Let’s start with Crisis Management – if you have read my other posts you will find that I don’t believe that managing a crisis is a vision unto itself. The vision for a crisis is that people do not panic and they all have an image/idea of how it will be handled. This concept of how to handle a crisis is that the crisis is the exception to the rule, not the rule itself. (I do believe that there is a group of managers that find a crisis in almost everything they do. If you are working in an organization where senior leadership needs a lot of control, there is a chance that there will be more crisis than needed – just as a way to allow the senior management to have a sense of greater control.)
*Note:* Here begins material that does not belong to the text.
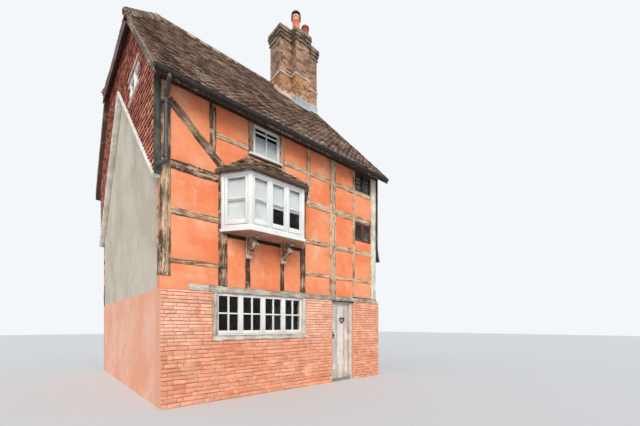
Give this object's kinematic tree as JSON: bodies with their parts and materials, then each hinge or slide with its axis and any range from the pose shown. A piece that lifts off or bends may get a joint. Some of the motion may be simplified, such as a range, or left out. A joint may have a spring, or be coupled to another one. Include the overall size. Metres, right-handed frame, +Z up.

In a true crisis everyone should know what to do, and that requires the foresight to envision what should happen. Operational Management vision sometimes looks more like a series of objectives connected together. In my view, the operational vision is more associated to the organizational culture and should support the organization’s brand. So, I have now introduced the concept that Vision, Culture, and Brand are all associated to each other. The relationship of these three concepts becomes very intuitive and inspirational – but they all are interrelated, and each of these elements has to be connected for the organization to maximize its human capital. There are many tools that support this vision area: Job descriptions, Performance standards, Employee surveys, Dash boards, Reward programs, and Employee reviews, to name just a few. This is best summed up in the statement: “This is how we do things”.
In Initiative Management –vision is everything. As I have discussed in other posts The Concept of Change and Finding Creative Solutions, no matter where your organization is in its life cycle, you will have to change what you are doing or you will have to change how you are doing it – the speed at which change is happening is mind-altering. There is a chance that you don’t actually have a clear vision or picture of where you need to go – so then the process and analysis of developing brand culture helps to clarify vision and build ownership.. The core issue is still the ability for everyone in the organization to share ownership and clear understanding of the Process of What is going to change, Why this change/initiative is necessary, and How this process will get us there.
The language of this vision area is: * Initiatives * Cultural change * Business development * Aspiration – and all of these concepts are leveraged with organizational risk and reward. Though the vision offers a picture of success, the outcome is up to the execution, and the employees’ responsiveness and effort to get there. If the employees do not see and understand the picture of success or the Process that is happening, you will fail. IF YOU CAN’T SEE IT, YOU CAN’T GET IT!!
So how do you transfer ownership of a vision?
My answer to this question is very old school. I think organizations’ leadership have lost the power of the old school approach to managing their cultures. After the last 9 years of financial stress, the response of leadership has primarily been to downsize below the level of logical employee needs, focus on quarterly profits at the expense of long term vision, and, in some cases, focus on just plain greed. We have lost the time required to ensure that organizational vision in all three areas of operations can be communicated and supported. The organizational infrastructure has been neglected, and the possible ramifications are serious and sad. Having said that, I believe that re-invigorating the basic old school approach does not require excessive time, or money, it simply requires seeing how, if done in alignment –the outcome will be very rewarding.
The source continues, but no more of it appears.